Druse Militia: The Druse, a religious minority in Syria mainly located in Sweida joined the effort to overthrow the Assad regime. The Druze community has formed several militias to protect their interests and maintain regional stability, especially during the Syrian civil war. Notable among these are the Jaysh al-Muwahhidin, Al-Jabal Brigade, and Sheikh al-Karama Forces.
In December 2024, the newly formed “Southern Operations Room” launched an offensive in the southwest consisting of various rebel factions. The Druze community, a unique offshoot of Islam influenced by Christianity, Hinduism, and Gnosticism, numbers over a million in the Middle East, primarily in Syria and Lebanon, with smaller groups in Jordan and Israel.
Global Players in Syria
Syria has become a battleground for competing global forces. Russia, a long-time ally of the Assad regime has provided extensive military support, including airstrikes and strategic bases like Tartus and Khmeimim, though its reduced presence signals shifting priorities. Israel has escalated its military operations, conducting airstrikes on former Assad-held sites and advancing ground forces into strategic zones, drawing international criticism for breaching ceasefire agreements.
Türkiye, under President Erdogan, has supported Syrian rebels, clashed with U.S.-backed Kurdish forces, and influenced dynamics through its refugee policies and indirect ties to extremist groups. Meanwhile, the U.S. remains focused on combating ISIS, maintaining a military presence and collaborating with Kurdish forces to prevent the group’s resurgence. These intertwined agendas underscore the complexity of Syria’s geopolitical landscape.
Syria’s Uncertain Path to Stability
The future of Syria remains uncertain as it transitions from the authoritarian rule of the al-Assad family. Key to this process is establishing a caretaker government, featuring HTS members in important roles to tackle immediate political and administrative challenges. HTS, led by Ahmed al-Shara, has become the main force in post-Assad Syria after orchestrating his downfall. The group aims to restore the country to its pre-civil war state, encouraging displaced Syrians to return and aid in rebuilding efforts. Initiatives include reopening schools, restoring social services, and facilitating a reconciliation process in Latakia for former regime personnel, allowing them to register for new IDs if they did not commit atrocities.
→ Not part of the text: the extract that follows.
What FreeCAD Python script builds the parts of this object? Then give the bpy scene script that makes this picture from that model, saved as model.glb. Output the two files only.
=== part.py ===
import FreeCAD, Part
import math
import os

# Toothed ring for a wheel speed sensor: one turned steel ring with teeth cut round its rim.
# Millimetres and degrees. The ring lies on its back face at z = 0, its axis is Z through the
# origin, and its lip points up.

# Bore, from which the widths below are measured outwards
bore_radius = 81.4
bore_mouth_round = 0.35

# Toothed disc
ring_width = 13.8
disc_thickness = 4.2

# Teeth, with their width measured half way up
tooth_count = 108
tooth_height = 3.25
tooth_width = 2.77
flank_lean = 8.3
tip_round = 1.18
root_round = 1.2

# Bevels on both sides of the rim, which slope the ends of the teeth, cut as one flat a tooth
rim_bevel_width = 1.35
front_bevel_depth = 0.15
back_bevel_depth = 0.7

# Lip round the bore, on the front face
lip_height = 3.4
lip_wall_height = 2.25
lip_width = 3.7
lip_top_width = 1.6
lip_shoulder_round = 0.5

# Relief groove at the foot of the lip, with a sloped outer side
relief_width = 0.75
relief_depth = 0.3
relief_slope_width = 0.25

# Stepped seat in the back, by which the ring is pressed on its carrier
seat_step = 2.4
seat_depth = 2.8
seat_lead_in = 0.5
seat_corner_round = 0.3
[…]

Ahmed al-Shara has emphasized a vision for Syria rooted in unity, nationalism, and peace. He has pledged to respect minority rights, ensure equal treatment for all communities, and disband Syria’s various rebel factions. He stated that fighters would be trained to join the ranks of the defense ministry, and all weapons would be placed under state control, emphasizing that “all will be subject to the law” with strict oversight to prevent the return of individuals with “blood on their hands.”Al-Shara has also committed to the 1974 demilitarized zone agreement, ensuring Syria will not be used to launch attacks against Israel.
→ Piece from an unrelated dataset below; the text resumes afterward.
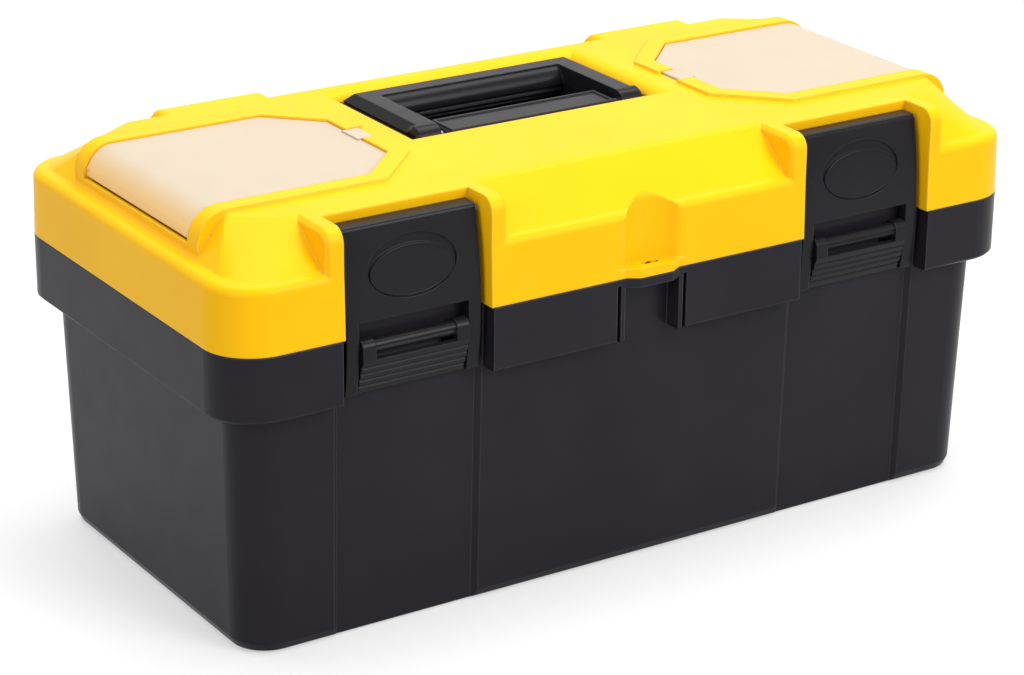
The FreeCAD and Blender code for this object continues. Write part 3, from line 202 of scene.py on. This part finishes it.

He also called for lifting international sanctions, arguing that they targeted the Assad regime, which no longer exists. He further acknowledged that the country is not yet ready for elections due to ongoing challenges.
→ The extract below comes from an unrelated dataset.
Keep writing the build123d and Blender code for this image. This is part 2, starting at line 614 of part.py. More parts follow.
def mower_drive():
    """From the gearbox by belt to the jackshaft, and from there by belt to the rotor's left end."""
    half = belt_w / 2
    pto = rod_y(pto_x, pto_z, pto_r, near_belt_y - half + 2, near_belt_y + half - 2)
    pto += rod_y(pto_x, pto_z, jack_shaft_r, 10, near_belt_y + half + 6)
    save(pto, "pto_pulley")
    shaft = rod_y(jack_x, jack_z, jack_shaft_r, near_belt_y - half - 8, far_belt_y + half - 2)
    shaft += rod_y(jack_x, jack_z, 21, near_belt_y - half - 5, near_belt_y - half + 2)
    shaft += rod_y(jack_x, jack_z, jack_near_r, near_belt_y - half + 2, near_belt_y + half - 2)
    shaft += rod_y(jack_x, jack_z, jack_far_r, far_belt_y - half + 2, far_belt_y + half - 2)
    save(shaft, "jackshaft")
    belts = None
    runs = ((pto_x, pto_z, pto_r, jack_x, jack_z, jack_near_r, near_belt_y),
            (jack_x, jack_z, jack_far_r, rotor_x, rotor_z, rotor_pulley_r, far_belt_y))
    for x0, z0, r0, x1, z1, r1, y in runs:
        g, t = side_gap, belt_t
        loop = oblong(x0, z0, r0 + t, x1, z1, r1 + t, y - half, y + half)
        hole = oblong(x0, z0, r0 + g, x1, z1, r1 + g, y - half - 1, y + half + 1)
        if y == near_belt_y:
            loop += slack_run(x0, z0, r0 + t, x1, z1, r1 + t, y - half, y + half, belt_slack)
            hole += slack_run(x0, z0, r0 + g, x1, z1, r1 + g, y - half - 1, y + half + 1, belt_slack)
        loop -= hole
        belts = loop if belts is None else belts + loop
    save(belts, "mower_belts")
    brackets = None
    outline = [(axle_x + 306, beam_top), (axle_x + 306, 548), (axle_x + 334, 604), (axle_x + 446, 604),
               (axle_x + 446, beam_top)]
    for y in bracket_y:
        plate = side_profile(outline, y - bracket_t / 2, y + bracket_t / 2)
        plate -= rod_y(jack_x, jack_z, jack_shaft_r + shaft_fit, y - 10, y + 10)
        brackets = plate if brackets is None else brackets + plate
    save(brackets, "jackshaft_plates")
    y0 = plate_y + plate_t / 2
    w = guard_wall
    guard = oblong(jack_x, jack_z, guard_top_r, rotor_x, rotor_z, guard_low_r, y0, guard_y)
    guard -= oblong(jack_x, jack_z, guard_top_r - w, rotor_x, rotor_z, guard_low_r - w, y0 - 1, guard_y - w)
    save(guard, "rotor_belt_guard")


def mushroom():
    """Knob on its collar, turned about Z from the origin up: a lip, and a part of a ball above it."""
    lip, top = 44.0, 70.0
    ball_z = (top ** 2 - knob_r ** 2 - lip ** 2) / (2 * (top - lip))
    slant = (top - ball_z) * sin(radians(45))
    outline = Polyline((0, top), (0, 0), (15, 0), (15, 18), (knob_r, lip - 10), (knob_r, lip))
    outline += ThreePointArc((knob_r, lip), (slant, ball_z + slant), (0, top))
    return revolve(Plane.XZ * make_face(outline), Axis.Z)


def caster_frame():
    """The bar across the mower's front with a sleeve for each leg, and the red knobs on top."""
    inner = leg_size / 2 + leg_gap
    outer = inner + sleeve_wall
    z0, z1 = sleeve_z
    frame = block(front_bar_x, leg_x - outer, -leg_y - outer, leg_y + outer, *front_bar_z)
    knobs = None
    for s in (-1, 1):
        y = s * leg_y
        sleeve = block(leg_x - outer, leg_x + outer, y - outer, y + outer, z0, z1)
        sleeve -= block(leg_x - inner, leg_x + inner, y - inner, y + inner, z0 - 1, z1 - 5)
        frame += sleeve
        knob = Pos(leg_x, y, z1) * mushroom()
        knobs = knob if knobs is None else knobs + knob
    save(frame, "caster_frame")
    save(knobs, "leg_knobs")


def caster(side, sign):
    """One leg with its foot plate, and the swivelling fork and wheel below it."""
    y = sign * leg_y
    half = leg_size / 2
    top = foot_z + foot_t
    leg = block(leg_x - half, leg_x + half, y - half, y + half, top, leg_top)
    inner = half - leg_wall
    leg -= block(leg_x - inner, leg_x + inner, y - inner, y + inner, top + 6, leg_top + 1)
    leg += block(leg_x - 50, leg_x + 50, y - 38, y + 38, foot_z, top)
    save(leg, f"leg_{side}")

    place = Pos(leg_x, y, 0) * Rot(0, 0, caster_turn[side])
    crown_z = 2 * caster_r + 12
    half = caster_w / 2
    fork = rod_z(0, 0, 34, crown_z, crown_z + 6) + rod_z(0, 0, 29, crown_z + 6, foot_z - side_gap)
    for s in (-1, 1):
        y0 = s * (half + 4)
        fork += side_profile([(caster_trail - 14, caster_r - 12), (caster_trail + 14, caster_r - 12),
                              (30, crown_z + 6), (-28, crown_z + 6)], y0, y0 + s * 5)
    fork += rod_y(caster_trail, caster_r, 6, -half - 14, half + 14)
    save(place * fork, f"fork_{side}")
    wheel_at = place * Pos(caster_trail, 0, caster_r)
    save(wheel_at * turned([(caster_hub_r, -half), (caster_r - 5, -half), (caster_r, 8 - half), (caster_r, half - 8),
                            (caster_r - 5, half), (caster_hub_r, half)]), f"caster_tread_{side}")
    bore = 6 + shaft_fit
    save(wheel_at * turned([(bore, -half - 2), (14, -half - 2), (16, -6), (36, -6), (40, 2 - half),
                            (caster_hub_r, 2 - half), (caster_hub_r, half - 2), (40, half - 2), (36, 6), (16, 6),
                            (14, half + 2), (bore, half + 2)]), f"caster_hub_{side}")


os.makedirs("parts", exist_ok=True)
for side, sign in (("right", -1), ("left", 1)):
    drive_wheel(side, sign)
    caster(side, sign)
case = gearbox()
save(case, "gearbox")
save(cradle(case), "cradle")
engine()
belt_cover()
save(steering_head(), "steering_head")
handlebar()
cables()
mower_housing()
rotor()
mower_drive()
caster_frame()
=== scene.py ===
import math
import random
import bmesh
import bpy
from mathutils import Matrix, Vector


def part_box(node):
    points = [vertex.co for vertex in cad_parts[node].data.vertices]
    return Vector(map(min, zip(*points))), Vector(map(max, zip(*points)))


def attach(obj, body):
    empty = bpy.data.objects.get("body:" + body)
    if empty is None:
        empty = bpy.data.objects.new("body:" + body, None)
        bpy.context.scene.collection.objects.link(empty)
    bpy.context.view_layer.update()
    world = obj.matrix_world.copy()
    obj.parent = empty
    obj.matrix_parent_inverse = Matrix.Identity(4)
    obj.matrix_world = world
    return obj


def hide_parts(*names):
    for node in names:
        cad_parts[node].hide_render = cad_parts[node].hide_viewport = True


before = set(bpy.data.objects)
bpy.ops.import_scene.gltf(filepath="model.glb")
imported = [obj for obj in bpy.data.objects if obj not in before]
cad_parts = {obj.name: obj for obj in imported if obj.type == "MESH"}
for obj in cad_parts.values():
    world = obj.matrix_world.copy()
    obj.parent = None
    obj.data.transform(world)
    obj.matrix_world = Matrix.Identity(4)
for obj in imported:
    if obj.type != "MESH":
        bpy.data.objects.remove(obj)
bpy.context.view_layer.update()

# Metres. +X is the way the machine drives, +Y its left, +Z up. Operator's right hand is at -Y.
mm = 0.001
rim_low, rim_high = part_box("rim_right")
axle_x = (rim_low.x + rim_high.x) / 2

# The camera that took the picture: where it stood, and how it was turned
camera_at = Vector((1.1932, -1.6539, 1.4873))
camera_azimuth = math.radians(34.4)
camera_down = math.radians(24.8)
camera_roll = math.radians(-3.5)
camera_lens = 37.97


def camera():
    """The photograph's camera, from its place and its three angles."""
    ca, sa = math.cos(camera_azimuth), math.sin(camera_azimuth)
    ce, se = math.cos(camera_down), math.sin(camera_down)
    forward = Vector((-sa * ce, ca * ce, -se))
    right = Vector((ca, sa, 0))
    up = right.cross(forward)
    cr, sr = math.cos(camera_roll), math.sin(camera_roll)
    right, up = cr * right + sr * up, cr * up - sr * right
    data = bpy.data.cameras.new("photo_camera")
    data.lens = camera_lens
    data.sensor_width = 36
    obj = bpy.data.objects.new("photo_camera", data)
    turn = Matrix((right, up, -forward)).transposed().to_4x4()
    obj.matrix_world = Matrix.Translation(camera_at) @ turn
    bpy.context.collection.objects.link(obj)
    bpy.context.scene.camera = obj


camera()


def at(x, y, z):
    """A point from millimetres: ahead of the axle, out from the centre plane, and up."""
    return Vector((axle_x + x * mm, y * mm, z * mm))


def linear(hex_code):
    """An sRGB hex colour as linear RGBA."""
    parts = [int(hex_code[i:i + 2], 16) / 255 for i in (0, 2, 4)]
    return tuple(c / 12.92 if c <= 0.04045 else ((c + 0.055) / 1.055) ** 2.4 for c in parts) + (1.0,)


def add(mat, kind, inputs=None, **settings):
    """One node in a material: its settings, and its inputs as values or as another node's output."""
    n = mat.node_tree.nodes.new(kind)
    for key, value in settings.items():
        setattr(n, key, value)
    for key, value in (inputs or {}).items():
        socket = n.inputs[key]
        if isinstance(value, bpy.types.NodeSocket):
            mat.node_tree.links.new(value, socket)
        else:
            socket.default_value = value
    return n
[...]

Syria’s fragmented political and ethnic landscape poses significant challenges to stability. With a diverse population of Sunnis, Alawites, Christians, Kurds, and Druze, a unifying governance model is essential—many advocates for decentralisation and federalism, particularly the U.S.-backed Kurdish SDF. The new leadership must gain legitimacy at home and abroad by moving away from past authoritarian practices.
Countries like France, Turkiye, and Qatar are reopening embassies in Damascus, signaling cautious international engagement. Turkiye’s Foreign Minister urged the removal of global sanctions during a meeting with Ahmed Al-Sharaa. However, concerns about extremist resurgence persist, leading the U.S. to continue airstrikes on ISIS operatives.
The possibility of the West mainstreaming HTS reflects a troubling precedent. Historically, the West has a pattern of allying with militant groups for geopolitical gain, only to abandon them when they become inconvenient. This strategy can have unintended consequences, such as the rise of Al Qaeda and the Taliban. This selective support reveals a double standard: while rejecting the Taliban regime in Kabul, the West has welcomed Syria’s takeover by equally ideological groups, driven by weakening Russia and Iran and bolstering Israel.
The effort to rebuild Syria after years of conflict requires more than just restoring physical infrastructure. It calls for addressing the significant social, political, and economic challenges left in the aftermath. Establishing an inclusive transitional government recognized internationally is essential for meaningful recovery. Equally important are lifting sanctions, promoting stability, and empowering civil society. The reconstruction process must focus on upholding human rights, fostering democracy, and enforcing the rule of law. Meeting the needs of all Syrians, especially marginalized groups should remain a priority. Global support in the form of financial aid and technical expertise will play a vital role, while education and community engagement are critical to healing Syria’s social fabric and renewing hope among its people.
Syria’s future depends on overcoming decades of authoritarian rule, ethnic divisions, and external interference. Rebuilding the country will require lifting sanctions, fostering international cooperation, and implementing a governance system that serves all Syrians. Without careful negotiation and global support, Syria risks replacing one form of instability with another, leaving its people to endure yet another uncertain chapter. The risk of Syria becoming a breeding ground for renewed extremist activity, including a resurgence of IS remains high. If this happens, the Western bloc will bear significant responsibility for destabilizing yet another Muslim state.